As for the posh people, they were bloody everywhere. It was worse than having ants, mainly because there is no powdered repellent to deter posh people, and it’s illegal to pour boiling water on them. There was always somebody important coming to visit. Someone with a triple barrelled name which wasn’t pronounced anything like it sounded, someone with twelve titles, but who had to be called something totally different because traditionally you call The Rear Admiral, Mavis, but you only know that if you’re posh. Apparently, in my spare time I was supposed to be reading Debrett’s peerage so that I wouldn’t make faux pas. I didn’t have any spare time because funding was so tight I was already doing three people’s job and working four hours of unpaid overtime a day. Clever people, I was told, would be able to read and inwardly digest it whilst traversing the miles of corridor in between jobs. As it took two hands to hold the paperwork to request four cups of coffee and some malted milk biscuits, I didn’t quite know where I was supposed to be balancing a book the size of the Concise Oxford Dictionary. I expect that if I were posh I would have worked it out. Sadly I was too common.
I was always making mistakes. One day my boss said: ‘Now be a love and ring Bertie and ask him if he’s coming to this bash on Friday because he hasn’t replied to his invitation.’ I duly picked up the phone and asked for ‘Bertie’, only to have a very snooty lady on the other end of the phone say: ‘That’s Lord Toffeenose to you, peasant,’ or words to that effect. I did this kind of thing on a daily basis, along with getting lost.
My other ‘job’ was to use my lunch hour to navigate my way around the museum so I knew where everything was. Problem was, I was quite hungry when lunch time came around (It’s another way you can tell I was common, always starving), and I used to sneak out to Pret A Manger instead. Consquently whenever important people came to our office (which was in a broom cupboard somewhere five miles away from the museum proper), I would be told to take Little Lord Fauntleroy over to ‘Dresses of The French Empire’, and we would invariably get lost.
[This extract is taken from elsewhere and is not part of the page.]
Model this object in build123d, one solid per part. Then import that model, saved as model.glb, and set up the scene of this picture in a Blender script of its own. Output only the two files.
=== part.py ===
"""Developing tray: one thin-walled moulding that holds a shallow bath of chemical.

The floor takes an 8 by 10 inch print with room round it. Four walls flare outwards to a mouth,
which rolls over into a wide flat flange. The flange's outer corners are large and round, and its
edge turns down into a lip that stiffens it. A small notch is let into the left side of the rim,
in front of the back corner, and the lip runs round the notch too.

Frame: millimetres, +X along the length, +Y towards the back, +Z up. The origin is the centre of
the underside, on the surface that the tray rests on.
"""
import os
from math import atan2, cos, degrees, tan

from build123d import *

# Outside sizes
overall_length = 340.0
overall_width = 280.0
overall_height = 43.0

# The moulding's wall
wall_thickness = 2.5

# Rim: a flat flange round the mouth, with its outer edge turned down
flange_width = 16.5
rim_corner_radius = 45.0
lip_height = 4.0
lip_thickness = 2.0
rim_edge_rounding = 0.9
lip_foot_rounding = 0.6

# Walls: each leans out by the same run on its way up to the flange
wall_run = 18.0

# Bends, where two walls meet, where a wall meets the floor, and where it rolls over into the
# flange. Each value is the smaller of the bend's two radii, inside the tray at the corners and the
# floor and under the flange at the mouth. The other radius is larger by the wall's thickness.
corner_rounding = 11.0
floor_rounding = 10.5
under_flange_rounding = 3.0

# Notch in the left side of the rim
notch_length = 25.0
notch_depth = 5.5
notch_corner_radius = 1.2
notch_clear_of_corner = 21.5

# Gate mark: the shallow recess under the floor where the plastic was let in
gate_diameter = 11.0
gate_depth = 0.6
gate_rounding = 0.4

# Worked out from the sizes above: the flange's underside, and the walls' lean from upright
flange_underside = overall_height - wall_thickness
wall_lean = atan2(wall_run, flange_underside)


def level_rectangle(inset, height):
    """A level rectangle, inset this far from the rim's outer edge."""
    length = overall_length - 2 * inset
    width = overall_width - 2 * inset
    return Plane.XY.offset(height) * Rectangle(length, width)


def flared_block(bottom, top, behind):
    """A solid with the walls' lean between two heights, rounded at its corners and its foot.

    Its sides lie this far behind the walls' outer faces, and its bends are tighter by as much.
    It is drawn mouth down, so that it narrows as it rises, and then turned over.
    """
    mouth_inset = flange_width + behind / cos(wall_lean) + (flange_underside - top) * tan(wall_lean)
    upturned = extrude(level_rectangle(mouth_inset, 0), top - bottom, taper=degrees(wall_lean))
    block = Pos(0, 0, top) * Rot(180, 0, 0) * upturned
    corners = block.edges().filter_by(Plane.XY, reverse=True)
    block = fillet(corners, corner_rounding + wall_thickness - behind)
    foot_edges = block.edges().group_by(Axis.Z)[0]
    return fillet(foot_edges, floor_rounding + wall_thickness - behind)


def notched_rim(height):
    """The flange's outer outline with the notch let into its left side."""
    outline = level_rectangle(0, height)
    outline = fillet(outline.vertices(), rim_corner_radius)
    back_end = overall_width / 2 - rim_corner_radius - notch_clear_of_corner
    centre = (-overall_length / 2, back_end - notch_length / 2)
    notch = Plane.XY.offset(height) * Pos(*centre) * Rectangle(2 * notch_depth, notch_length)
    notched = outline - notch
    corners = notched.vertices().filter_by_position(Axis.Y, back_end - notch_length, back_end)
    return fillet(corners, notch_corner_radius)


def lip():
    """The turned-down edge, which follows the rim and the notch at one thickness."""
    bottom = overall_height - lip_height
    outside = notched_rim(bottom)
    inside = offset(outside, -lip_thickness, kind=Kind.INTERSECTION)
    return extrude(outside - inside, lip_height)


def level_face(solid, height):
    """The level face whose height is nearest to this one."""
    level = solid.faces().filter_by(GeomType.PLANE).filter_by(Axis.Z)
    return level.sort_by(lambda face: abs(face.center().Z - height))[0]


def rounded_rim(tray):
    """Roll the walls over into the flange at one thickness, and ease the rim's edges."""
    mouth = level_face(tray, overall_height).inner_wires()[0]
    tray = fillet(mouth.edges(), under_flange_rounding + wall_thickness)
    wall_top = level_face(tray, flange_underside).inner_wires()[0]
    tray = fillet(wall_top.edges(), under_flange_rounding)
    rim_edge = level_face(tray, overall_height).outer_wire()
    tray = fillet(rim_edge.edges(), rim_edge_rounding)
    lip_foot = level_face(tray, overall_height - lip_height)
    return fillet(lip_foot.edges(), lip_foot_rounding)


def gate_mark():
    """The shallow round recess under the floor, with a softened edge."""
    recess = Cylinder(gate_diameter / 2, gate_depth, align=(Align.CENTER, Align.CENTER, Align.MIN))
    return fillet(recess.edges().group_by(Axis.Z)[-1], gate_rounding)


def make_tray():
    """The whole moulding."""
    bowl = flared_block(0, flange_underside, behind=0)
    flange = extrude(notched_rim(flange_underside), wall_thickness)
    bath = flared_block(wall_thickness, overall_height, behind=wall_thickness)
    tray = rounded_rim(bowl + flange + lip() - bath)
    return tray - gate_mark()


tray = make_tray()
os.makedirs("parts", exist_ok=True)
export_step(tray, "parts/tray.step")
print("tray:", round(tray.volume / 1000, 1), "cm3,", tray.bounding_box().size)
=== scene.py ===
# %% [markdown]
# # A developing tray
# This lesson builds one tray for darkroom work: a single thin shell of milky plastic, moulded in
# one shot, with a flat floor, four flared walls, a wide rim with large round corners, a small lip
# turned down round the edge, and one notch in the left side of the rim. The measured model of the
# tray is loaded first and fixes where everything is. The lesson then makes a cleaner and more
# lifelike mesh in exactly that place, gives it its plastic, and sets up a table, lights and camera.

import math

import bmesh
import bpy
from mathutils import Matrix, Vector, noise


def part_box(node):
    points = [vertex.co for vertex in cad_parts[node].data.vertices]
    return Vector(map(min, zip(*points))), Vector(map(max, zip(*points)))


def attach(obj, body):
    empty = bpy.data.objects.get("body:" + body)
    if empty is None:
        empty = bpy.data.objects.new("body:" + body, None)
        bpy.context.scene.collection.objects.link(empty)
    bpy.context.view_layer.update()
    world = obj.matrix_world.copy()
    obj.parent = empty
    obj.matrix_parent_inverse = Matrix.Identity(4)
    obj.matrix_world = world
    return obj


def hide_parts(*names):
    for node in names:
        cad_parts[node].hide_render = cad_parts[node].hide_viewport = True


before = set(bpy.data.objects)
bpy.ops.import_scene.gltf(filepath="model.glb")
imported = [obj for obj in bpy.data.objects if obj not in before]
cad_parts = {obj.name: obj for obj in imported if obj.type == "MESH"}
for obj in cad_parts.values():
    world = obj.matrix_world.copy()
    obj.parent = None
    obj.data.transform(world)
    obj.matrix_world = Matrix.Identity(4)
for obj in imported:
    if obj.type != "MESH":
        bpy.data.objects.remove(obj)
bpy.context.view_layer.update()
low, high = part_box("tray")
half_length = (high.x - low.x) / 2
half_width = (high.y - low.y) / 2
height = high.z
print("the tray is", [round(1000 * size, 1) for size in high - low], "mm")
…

I would always end up by a carving of a medieval donkey no matter where I was supposed to be going, or how long I had been wandering for. I did wonder at one point whether it was actually following me round. Eventually the stress got to me, and I left after three months.
I’m sure everyone else was as delighted as I was. One day when someone very important was coming for lunch with the Director, and his PA was going mad because the florist had sent lupins as a table arrangement, over which the guests wouldn’t be able to see each other, I suggested cutting them in half with a pair of scissors and saying they were ‘art’. The silence was deafening and it was definitely one of those, ‘I’ll get my coat moments’.
Back to the day in question I think. I felt much better when I navigated us to Drury Lane without the aid of a map and with no mistakes. I may not have lived in London for years now, but I can still find my way around without looking like a tourist, and that’s what counts! I know Drury Lane very well, not because of its theatres, or its grand and ancient history, but because it has a first rate chemist that I used to come up to town specifically to use (Farmacia), and it also has/had (times change, things move on) a very good Oxfam shop. It’s almost as good as the one in Hampstead. The one in St. John’s Wood also has its moments for those of you wanting to go up to London for the day just to browse second hand shops, or vintage clothing emporiums as I suppose they must now be called.
The play was excellent. I would suggest you get a ticket, but as they were queuing half a mile down the road for returns I happen to know that there aren’t any. Some lady behind us was bragging that she was going to see Ewan McGregor as Iago at the Donmar Warehouse and she’d had to sell her house and her husband to get the tickets, so I know there aren’t any for that either. I’m not too disappointed. Apparently McGregor isn’t very menacing as Iago, and I hate Othello, although I have seen it for the sake of completion (I am determined to see all Shakespeare’s plays before I die. I’m not doing too badly so far). Her bragging was wasted on me.
The only weak point in Lear was Cordelia. The actress who plays her is a woman called Romola Garai, who I had the misfortune to see in Chekhov’s, The Seagull a few months ago. She’s been in several films as well, and I just can’t warm to her. I’m sure she’s a lovely person. She probably donates money to the silver donkey society and eats all her crusts, but she’s a very shrill actress who emotes grief by screwing up her face and wailing loudly in the manner of a woman who has had the misfortune to have both sucked on a lemon and stood on a piece of lego simultaneously. She also likes to flap her hands around in the manner of the dingle, dangle scarecrow (for those of you who have the misfortune to attend mums and tots you will know exactly what I mean). I just can’t like it, as Tallulah would say.
Luckily this is a minor problem here, as Cordelia is only in a few scenes and has very little to say. This made things more bearable and the rest of the play was superb. McKellen’s performance did not disappoint in any way, and I can honestly say that when I was watching him I forgot that I was watching Shakespeare and felt like I was watching something real. It was the best theatrical performance I have ever seen in my life and I feel very priviliged to have seen it. A true high point in my life.
As you can see from the title of the post today, he also got naked on stage, which was quite surprising. Especially as he was being chased around by Sylvester McCoy at the time (he hadn’t parked his tardis in the wrong place, he was playing the fool). It’s not every day that you get to see Sir Ian McKellen in all his glory being chased round a stage by an ex-time Lord wearing a smoking cap. Although the appendage was a sight to see I have to say I don’t think it added anything to my understanding of King Lear, although I thank it for providing me with material for blogging purposes.
Although the calibre of the acting was never in question, the calibre of the audience was rather dubious (we were there!). As we were waiting for it to start, a lady behind me said pointedly to the man sitting next to her: ‘It isn’t a comedy you know.’ As they’d just shut all the doors and were about to dim the lights, I thought it was a bad time to tell him not to expect any laughs, but there you go.